The next section provides an example of how to implement a complete grammar. Our example will be the parsing of expressions in the regex parser which is included with MEPS. MEPS regular expressions can integrated with MEPS as in example 1(c).
regex = branch [ '|' branch ]*
branch = piece+
piece = atom ['*' | '+' | '?']
atom = bracketExp | dot | any | parenExp | escape | specialChar
bracketExp = '[' (['^'] (range | any | escape | specialChar)+ ']'
range = anychar '-' anychar
dot = '.'
anychar = any character except . [ ] $ ^ ( ) | \
parenExp = '(' regex ')'
escape = '\' ascii-character
specialChar = '^' | '$'Example 5: Grammar of MEPS regular expressions.
Each production is represented by an object:
RxNode
Regex
RxAtom
RxBracket
RxCharacter
RxAny
RxDot
RxEscape
RxSpecialCharacter
RxParen
RxBranch
RxPiece
RxRangeExample 6: Class Hierarchy of the MEPS regular expression objects
Finally, here is the class-side parse for each node. (Note that these objects also implement #from:startingWith: on the instance side so that compiled expressions can be used as sub-parsers with MEPS.
Regex class from: input startingWith: s " regex = branch [ '|' branch ]* " ^input matchOneOrMore: RxBranch separatedBy: $| action: [:list | self new branches: list]
RxBranch class from: input startingWith: s " branch = piece+ " ^input matchOneOrMore: RxPiece action: [:list | self new pieces: list]
RxBracket class (see example 3)
RxRange class from: input startingWith: s " anychar = any character except . [ ] $ ^ ( ) | \ " ^input match: [(RxAny from: input) ifNotNilDo: [:f | f isCharacter ifTrue: [f]]] and: $- and: [(RxAny from: input) ifNotNilDo: [:t | t isCharacter ifTrue: [t]]] action: [:list | (self new) r1: list first ; r2: list last]
RxDot class from: input startingWith: c " dot = '.' " ^input match: $. action: [:x | RxDot new]
RxAny class from: input startingWith: c ^input match: [ input atEnd ifTrue:[^nil] . ('[]$^()|\' includes: c) ifFalse:[input next]] action:[ : r | self new characters: r asString]
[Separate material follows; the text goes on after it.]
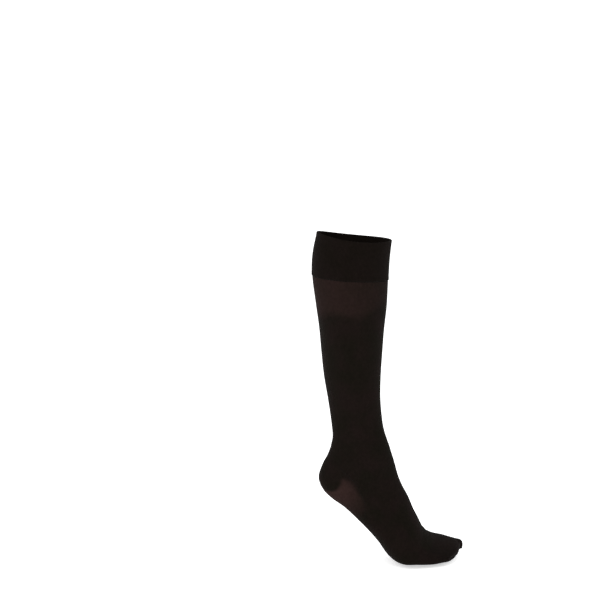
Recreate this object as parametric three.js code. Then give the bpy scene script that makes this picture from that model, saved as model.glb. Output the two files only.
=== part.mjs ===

RxParen class from: input startingWith: s " parenExp = '(' regex ')'" ^input match: $( and: Regex and: $) action: [:list | self new exp: list second]
RxEscape class from: input startingWith: s " escape = '\' ascii-character " ^input match: $\ and: [input atEnd ifFalse: [input next]] action: [:list | self new character: list second]
RxSpecialCharacter class from: input startingWith: s " specialChar = '^' | '$' " ^input match: $^ or: $$ action: [:c | self new character: c ]
Example 7: Class side parsing of regular expression nodes.